Semio-teca è il blog didattico del Laboratorio (2) di scrittura della Laurea Magistrale in Semiotica dell'Università di Bologna. Curato dal docente Antonio Laurino, raccoglie e presenta gli elaborati prodotti dalle studentesse e dagli studenti durante le diverse edizioni del corso, a partire dall'a.a. 2018/2019. I testi che ospita, redatti individualmente o in coppia e oggetto di discussioni critiche collettive, affrontano, da una prospettiva semiotica, temi ed eventi politici, culturali, artistici e mediatici, hanno carattere essenzialmente commentativo e sono rivolti a un pubblico interessato ma non specialista.

Il dialetto: ultimo baluardo dell’identità degli italiani

Viviamo in un mondo dove la globalizzazione ha ormai intaccato ogni aspetto della nostra vita, appianando quelle differenze che ci caratterizzavano come identità uniche e speciali. Tutti, da Nord a Sud Italia, guardiamo le stesse serie tv, leggiamo gli stessi libri, indossiamo gli stessi vestiti, seguiamo gli stessi influencer e parliamo la stessa lingua. In realtà non proprio la stessa lingua; forse questo aspetto salva ancora gli italiani dalla totale omologazione.

Dall'oblio del passato…

Quando si fa riferimento alla cultura italiana ci si sofferma soprattutto sul buon cibo, sui luoghi caratteristici, sull’indole dei suoi abitanti ecc. ma a tutti sfugge sempre un aspetto più impalpabile ma ugualmente molto importante: il dialetto. I dialetti italiani fanno parte della nostra cultura da secoli eppure la storia non ne rende adeguata giustizia relegandoli a un uso esclusivamente popolare e, quindi, non degno di essere studiato e approfondito. In particolare, dopo l’Unità d’Italia la storia e la scuola italiana hanno cercato di ostracizzare l’uso del dialetto considerato ormai l’unico ostacolo alla completa italianizzazione del paese. In seguito ci si è accaniti sempre di più contro di loro fino a raggiungere l’apice durante il fascismo quando Mussolini vietò l’utilizzo della lingua dialettale a favore di quella italiana poiché mal si prestava al suo progetto di nazionalizzazione. Sembra, quindi, che la nascita dell’identità italiana abbia da sempre escluso i dialetti considerandoli spesso causa di frammentazione.
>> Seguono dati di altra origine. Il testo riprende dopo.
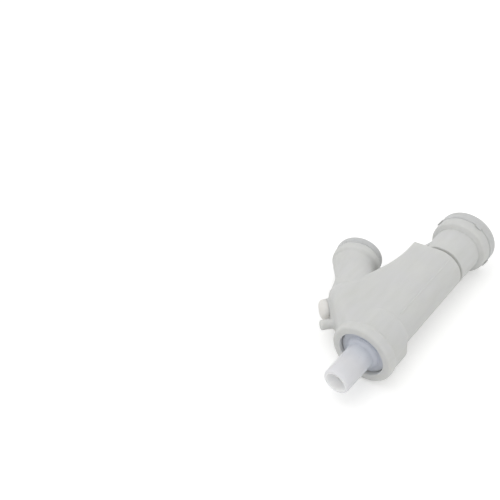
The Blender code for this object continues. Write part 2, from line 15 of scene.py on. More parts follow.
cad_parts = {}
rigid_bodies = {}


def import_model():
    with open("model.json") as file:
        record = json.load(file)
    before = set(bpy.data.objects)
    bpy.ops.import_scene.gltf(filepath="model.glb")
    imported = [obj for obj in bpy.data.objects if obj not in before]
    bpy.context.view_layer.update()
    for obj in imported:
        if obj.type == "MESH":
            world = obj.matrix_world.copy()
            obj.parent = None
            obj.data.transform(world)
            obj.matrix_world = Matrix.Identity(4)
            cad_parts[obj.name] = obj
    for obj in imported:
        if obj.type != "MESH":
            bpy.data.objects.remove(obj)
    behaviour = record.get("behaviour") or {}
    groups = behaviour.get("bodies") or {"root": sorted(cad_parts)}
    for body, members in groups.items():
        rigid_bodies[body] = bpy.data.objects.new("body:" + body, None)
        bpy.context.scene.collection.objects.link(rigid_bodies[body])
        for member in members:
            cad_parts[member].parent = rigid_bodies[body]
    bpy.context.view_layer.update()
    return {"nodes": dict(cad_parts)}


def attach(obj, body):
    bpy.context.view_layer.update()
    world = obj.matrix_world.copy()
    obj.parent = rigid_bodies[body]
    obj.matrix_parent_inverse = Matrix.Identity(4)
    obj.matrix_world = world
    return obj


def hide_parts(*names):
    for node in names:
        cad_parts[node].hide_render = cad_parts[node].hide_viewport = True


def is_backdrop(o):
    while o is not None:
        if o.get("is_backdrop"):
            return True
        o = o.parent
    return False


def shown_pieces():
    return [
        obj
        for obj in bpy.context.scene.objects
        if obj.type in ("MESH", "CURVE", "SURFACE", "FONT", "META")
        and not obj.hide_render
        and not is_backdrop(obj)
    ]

…all’odierna rivalutazione

Finalmente, oggi, è cambiata la situazione dei dialetti i quali, come afferma Alberto Sobrero nel suo articolo Dialetti ‘coperti’ e ‘riscoperti’, “conoscono la gloria, quasi postuma, della celebrazione letteraria, della considerazione scientifica, persino del protagonismo nella scuola”. La loro ‘riscoperta’ ha fatto sì che gli italiani ritrovassero quell’identità perduta andando a rafforzare il rapporto con la propria tradizione e con la propria terra. Come scrive Ugo Volli in Identità – Essere uguali ma non omologati, “l’identità, spiegava Ricoeur, è fatta di “idem”, di continuità fisica (quella persona, quel gruppo umano collocato nello spazio nel tempo o nella produzione), ma anche di “ipse”, di proprietà, di costumi, di desideri, soprattutto di memorie.”

Anche se oggi non vengono più utilizzati come un tempo, i dialetti ci ancorano alla nostra identità attraverso l’uso di termini molto antichi ma entrati a far parte del gergo giovanile o di vecchi proverbi che ogni tanto ci ripete la nonna o, ancora, di qualche speciale cantilena. Tramite questi piccoli elementi riusciamo non solo a mantenere viva la nostra identità ma anche a far sì che essa venga riconosciuta dagli altri. Essere riconosciuti come diversi ci rende originali e ci fa emergere dalla massa omologata nella quale siamo invischiati.

Per questo motivo, oggi più che mai, è essenziale tenere in vita i dialetti poiché la loro morte non implicherebbe solo la perdita di una lingua ma anche la perdita della nostra identità rendendoci ancora di più quelle che Volli chiama le “identità semplici” che altro non sono se non oggetti “uguali dappertutto, come i sentimenti codificati, i miti e i riti collettivi”.